As soon as I entered Dorothea Dix Park last Saturday, I saw swarms of people sitting around picnicking, taking pictures, in line for food and walking about the festival grounds. As I obtained my pass, I received along with it a city guide to Raleigh, filled with food, drink, coffee and shopping options for downtown Raleigh, along with detailed descriptions of each small business. Even though that pamphlet was more meant for tourists from outside North Carolina, I still plan on checking out several of the highlighted spots and am glad that these small businesses are getting such a highlight. Even at the festival, the food options were all courtesy of local street vendors, with nearly 50 food trucks spread out throughout the park. The lines to get food were extraordinarily long, but it was more than worth it when I stuffed my face with a pizza followed by deep-fried Oreos.
The aesthetics of the festival were top-notch as well. In between the two main stages of the event were large pop-up sets for those who wished to take photos. On the second day, a bright orange car parked in the center of the park with a long line filled with those who wanted to take pictures in it. The centerpiece of the park, however, was the large Ferris wheel that glowed neon colors at night. It was beautiful, even though my fear of heights prevented me from riding it.
The highlight of the festival, though, was the performances. The lineup was star-studded, featuring many of Dreamville’s most popular acts along with many special guests. There was a list of artists I knew I had to see, and on the first day of the festival, JID topped that list. I have been a fan of his music for years and hearing him perform the songs I listened to in high school would have made me cry tears of joy five years ago. Another thing that made me happy was that JID brought out Mereba and Earthgang, whose performances I missed earlier in the day. Later in the day, Kehlani and Moneybagg Yo performed on both stages, and the night ended after Lil Baby took the stage. Unfortunately for me, though, I was a bit distracted by the Duke-UNC game, which was broadcasting at Dreamville at the same time.

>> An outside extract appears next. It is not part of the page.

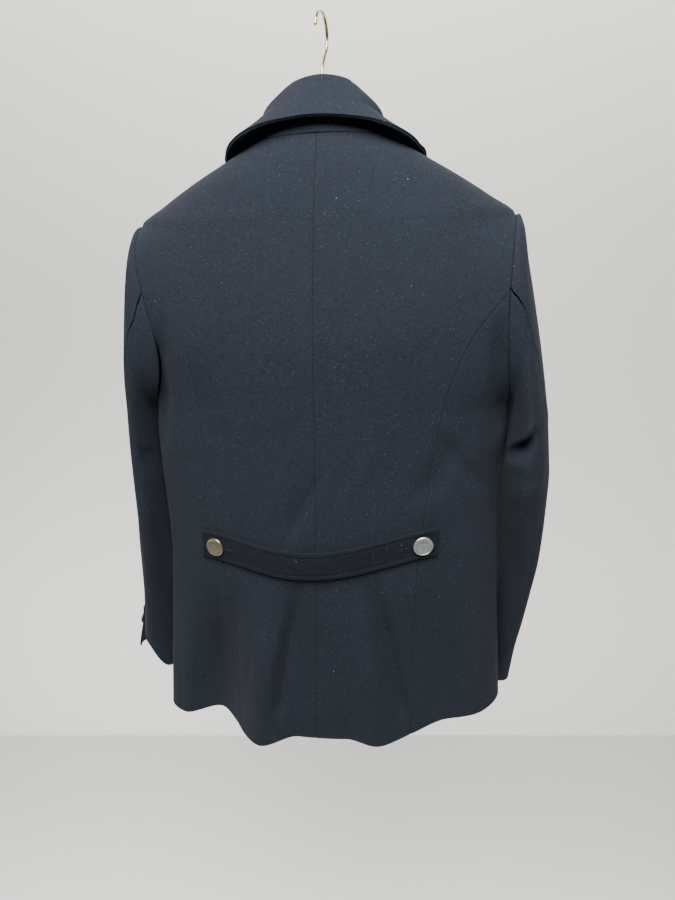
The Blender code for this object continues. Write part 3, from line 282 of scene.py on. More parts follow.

After riding through the feels from Duke’s loss, I returned for day two which had a legendary lineup. Most notably, T-Pain took the stage in the early afternoon, wherein he sang his hits and also performed an unreleased song which I actually liked a lot. Afterwards, Wiz Khalifa and Ari Lennox performed back to back, though I had to use that time to wait in one of the longest lines in my life to buy my dinner. The final two performances were among the biggest at the festival, though. Just moments after he learned that he won a Grammy for his work on Tyler, the Creator’s “Call Me If You Get Lost,” DJ Drama took the stage with T.I., Jeezy and Lil Wayne, as they performed songs off their classic Gangsta Grillz mixtape, and Lil Wayne and T.I. squashed their beef. The night ended with a monumental J. Cole performance. In front of an entire sea of people, J. Cole performed his biggest hits from nearly every album. Near the end of his performance, he brought out most of the artists signed to Dreamville, as they all performed songs of “Revenge of the Dreamers III” together. Cole closed out the performance with “Middle Child” and “No Role Modelz” before he thanked the audience and concluded the festival.

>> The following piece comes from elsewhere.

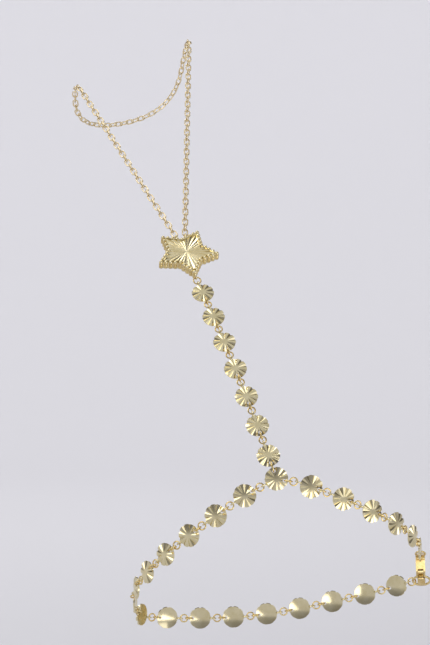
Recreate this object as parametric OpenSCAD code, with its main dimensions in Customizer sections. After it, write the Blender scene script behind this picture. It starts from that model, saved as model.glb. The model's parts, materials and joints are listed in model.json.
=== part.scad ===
// Hand chain bracelet: a wrist chain of fluted discs, a strand of the same discs up the
// back of the hand, a star, and a fine chain that loops round a finger.
// Millimetres. +Z runs up the forearm to the fingers, and -Y is the back of the hand.
// The origin is the middle of the wrist loop.

/* [Wrist loop] */
// Half the width of the wrist loop
wrist_half_w = 29.5; // [29.3:0.1:29.7]
// Depth of the loop from its middle to the back of the hand
front_depth = 20; // [19.8:0.1:20.2]
// Depth of the loop from its middle to the palm side
back_depth = 14.9; // [14.8:0.1:15]
// How far behind its middle the loop is widest
widest_y = 2.1; // [1.9:0.1:2.3]
// How square the palm side is: 2 is an ellipse, 4 nearly a rounded box
palm_square = 4; // [3.8:0.1:4]
// How far the palm side lies to the right of the back of the hand
side_shift = 1.7; // [1.5:0.1:1.9]
// How far the palm side hangs below the back of the hand
loop_drop = 32.4; // [32:0.1:32.6]
// How much higher the right side hangs than the left
loop_lean = 4.7; // [4.5:0.1:4.9]
// Height of the centre disc above the middle of the loop
front_z = 15; // [10:0.5:20]
// Distance between wrist discs along the loop
wrist_pitch = 7.1; // [7:0.02:7.2]
// Discs to the right of the centre disc, up to the clasp
right_discs = 6; // [6]
// Discs to the left of the centre disc, round the palm side
left_discs = 16; // [16]

/* [Strand] */
// Discs in the strand
strand_discs = 7; // [7]
// Distance between strand discs
strand_pitch = 6.7; // [6.6:0.05:6.9]
// Distance from the centre disc to the lowest strand disc
strand_first = 5; // [4.9:0.05:5.2]
// Distance from the top strand disc to the middle of the star
star_dist = 11.75; // [11.7:0.05:11.8]
// Slope of the strand away from the upright at the centre disc
low_tilt = 21; // [20.5:0.5:21.5]
// Slope of the strand away from the upright at the star
top_tilt = 41.5; // [41:0.5:42]
// Lean of the strand to the left at the centre disc
low_lean = 18.8; // [18.3:0.5:19.3]
// Lean of the strand to the left at the star
top_lean = 26; // [25.5:0.5:26.5]

/* [Discs] */
// Radius of a disc at its petal tips
disc_r = 2.3; // [2.25:0.01:2.35]
// Depth of the scallops in a disc's edge
scallop = 0.15; // [0.05:0.01:0.2]
// Thickness of a disc
disc_t = 0.35; // [0.3:0.01:0.4]
// Rise of a disc's middle above its edge
disc_dome = 0.25; // [0.15:0.01:0.3]
// Depth of the flutes at the edge
flute = 0.18; // [0.1:0.01:0.22]
// Petals round a disc
petals = 10; // [10]
// Distance of a disc's hole from its middle
hole_dist = 1.6; // [1.58:0.01:1.62]
// Radius of that hole
hole_r = 0.34; // [0.32:0.01:0.35]

/* [Rings] */
// Wire of the small rings
ring_wire = 0.3; // [0.26:0.01:0.3]
// Clear width of a wrist ring
wrist_ring = 1.24; // [1.22:0.01:1.26]
// Clear width of a strand ring
strand_ring = 1.1; // [1.06:0.01:1.14]
// Mean radius of the loop soldered to a disc's edge
loop_r = 0.6; // [0.58:0.01:0.62]
// Distance of that loop from the disc's middle
loop_dist = 2.7; // [2.66:0.01:2.74]
// How far that loop sits below the disc
loop_low = 0.35; // [0.3:0.01:0.4]

/* [Star] */
// Radius of the star at its tips
star_r = 6.85; // [6.75:0.05:6.95]
// Radius of the star at its notches
notch_r = 4; // [3.9:0.05:4.05]
// Turn of the star on its strand, clockwise from the front
star_turn = 4.5; // [4:0.5:5]
// Thickness of the star at its beaded edge
star_t = 2; // [1.6:0.1:2.2]
// Beads along each side of a tip
edge_beads = 4; // [4]
// How far the beads stand out from the wall
bead_out = 0.12; // [0.05:0.01:0.15]
// Depth of the rays in the face
ray_depth = 0.14; // [0.05:0.01:0.2]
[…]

Watching all the artists perform together made me thankful that I was able to witness such a celebration of culture and music within my home state. For a weekend, a microcosm of the entire music scene existed here for a weekend. Between the aesthetics of the park, the celebration of local businesses, the performances and the quality of the experience as a whole, it felt like I temporarily entered another world.
In a press release, Dreamville declared that they plan on returning to Raleigh in spring 2023 after firmly cementing itself as one of the nation's largest artist-curated music festivals. I am glad that Dreamville was my first music festival, and I hope for the opportunity to come back next year and relive this experience all over again.